The second configuration of the invention is an image processing apparatus for generating graphics data representing a single seamless planar image synthesized from a multiple sets of graphics data contained in a plurality of graphics files, in response to the plurality of graphics files each of which contains the graphics data composed of a multiplicity of planar pixels arrayed in a plane for representing a planar image. The image processing apparatus comprises: a synthesis area establisher configured to establish a cylindrical projection plane centered on a predetermined axis, as an area for synthesis of the multiple sets of graphics data; a cylindrical image generator configured to generate a plurality of cylindrical images, by projecting each of planar images represented by each of the multiple sets of graphics data onto the projection plane; a feature point extractor configured to extract a feature point which is an area having a predetermined characteristic, from each of the plurality of cylindrical images; a correspondence relationship determiner configured to determine a correspondence relationship of the extracted feature points, between the plurality of cylindrical images; a cylindrical image synthesizer configured to generate seamless cylindrical graphics data representing a single seamless cylindrical image, by synthesizing a plurality of graphics data each of which representing each of the cylindrical images, with reference to the determined correspondence relationship; and a planar image generator configured to generate the graphics data representing the single seamless planar image, from the seamless cylindrical image graphics data.

In the preferred image processing apparatus of the present invention, the cylindrical image generator establishes the axis parallel to the height direction established in the graphics data.
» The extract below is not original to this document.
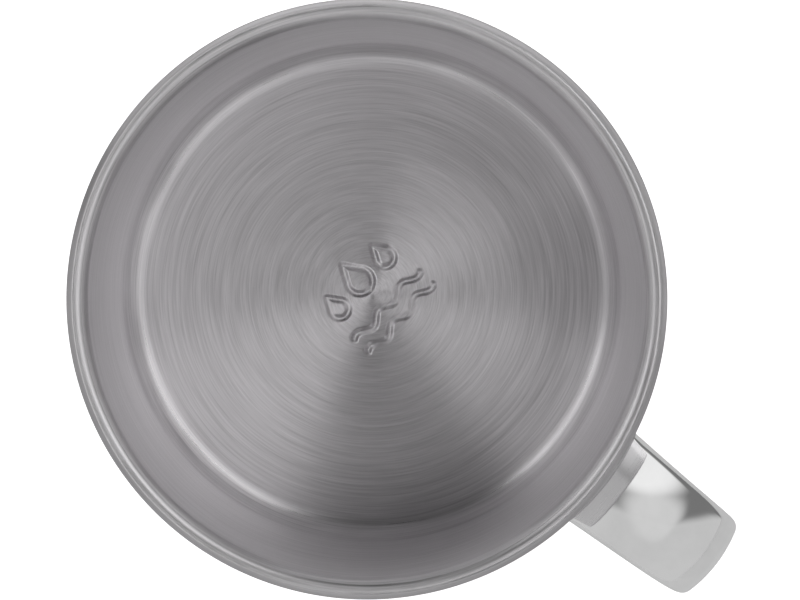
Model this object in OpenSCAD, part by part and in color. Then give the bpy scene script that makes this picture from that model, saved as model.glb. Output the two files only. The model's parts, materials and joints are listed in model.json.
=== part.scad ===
// Double-wall steel shaving mug: a brushed liner in an outer shell, with a hollow welded handle.
// The origin is the centre of the foot, on the mug's axis. +Z is up, and +X runs out along the handle.
// All sizes are in millimetres.

/* [Body] */
// Outside diameter of the mug
mug_d = 90; // [86:1:104]
// Height from the foot to the top of the lip
mug_h = 63; // [60:1:76]
// Thickness of the liner's and the shell's sheet
sheet_t = 0.5; // [0.4:0.05:0.6]
// Air gap between the liner and the shell
air_gap = 2.2; // [2:0.1:3.5]
// Height of the inside floor above the foot
floor_h = 7; // [5:0.5:10]
// Radius of the corner between the inside floor and the wall
floor_corner_r = 4; // [2:0.5:8]

/* [Lip] */
// Share of the lip's width that the liner's rolled edge takes
lip_share = 0.6; // [0.5:0.05:0.65]
// Width of the weld ring in the lip
rim_weld_w = 0.4; // [0.2:0.05:0.4]
// Depth of the weld ring below the top of the lip
rim_weld_dip = 0.08; // [0:0.02:0.2]

/* [Foot] */
// Radius of the shell's corner at the foot
foot_corner_r = 3; // [2:0.5:5]
// Width of the flat ring that the mug stands on
foot_flat_w = 2; // [1:0.25:4]
// Thickness of the base plate
plate_t = 0.6; // [0.5:0.1:0.8]
// Radius of the bend at the base plate's edge
plate_bend_r = 1.1; // [0.9:0.1:1.5]
// Height of the base plate's underside above the foot
plate_recess = 1.5; // [1.2:0.1:2.5]
// Width of the weld ring round the base plate
base_weld_w = 0.4; // [0.3:0.05:0.6]
// Diameter of the vent hole in the base plate
vent_d = 3; // [2:0.5:5]
// Diameter of the vent plug's head
plug_head_d = 6; // [5.5:0.5:9]
// Thickness of the vent plug's head
plug_head_t = 0.5; // [0.3:0.1:0.8]

/* [Handle] */
// Drop from the top of the lip to the crest of the handle
handle_drop = 7; // [5:0.5:10]
// Distance that the handle stands out from the shell
handle_reach = 23.3; // [22:0.1:32]
// Height of the middle of the handle's lower end
handle_low_z = 17; // [13:0.5:19]
// Width of the handle at its upper end
handle_w_top = 17; // [13:0.2:17]
// Width of the handle at its lower end
handle_w_low = 11.5; // [9:0.5:13]
// How the width runs from the upper end to the lower one: 1 is evenly, and more is quickly and then slowly
handle_taper = 1.6; // [1:0.1:2.4]
// Thickness of the handle
handle_t = 6.4; // [6.4:0.2:8]
// Thickness of the handle's sheet
handle_sheet = 0.8; // [0.6:0.1:1]
// Slope at which the handle leaves the shell at its upper end, in degrees
neck_slope = 22; // [12:1:26]
// Length of the straight neck at the handle's upper end, along the level
neck_run = 2.8; // [2.6:0.1:4]
// Radius of the upper bend, at the seam
bend_top_r = 8; // [6:0.5:9]
// Radius of the lower bend, at the seam
bend_low_r = 9; // [7:0.5:10]
// Lean of the handle's upright part towards the shell, in degrees
handle_lean = 5; // [0:1:8]
// Radius of the handle's edges
edge_r = 1.8; // [1.5:0.1:1.8]
// Radius of the crown across the handle's outer face
outer_crown_r = 22; // [22:1:60]
// Radius of the crown across the handle's finger side
inner_crown_r = 60; // [40:1:90]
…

By so doing, it is possible to reduce image distortion of in the lateral direction of images during the panorama synthesis process, which typically involves seaming together in the lateral direction.

The technique of the present invention is actualized by a variety of applications, which include image processing methods, computer programs that attain the functions of such apparatuses and methods, recording media in which such computer programs are recorded, and data signals that include such computer programs and are embodied in carrier waves.

BRIEF DESCRIPTION OF THE DRAWINGS

FIG. 1 is an illustration showing an image processing system as an embodiment of the invention.

FIG. 2 is a block diagram showing a simplified arrangement of a digital still camera as the input apparatus for generating graphics data.

FIG. 3 is a block diagram showing a simplified arrangement of a computer PC and a color printer as output apparatus for outputting graphics data.

FIG. 4 is an illustration showing a simplified arrangement of graphics file GF structure in the embodiment of the invention.

FIG. 5 is an illustration showing an example of attribute information stored in the Exif IFG of a graphics file GF.

FIG. 6 is a flowchart showing the processing routine of the panorama synthesis process in a computer PC.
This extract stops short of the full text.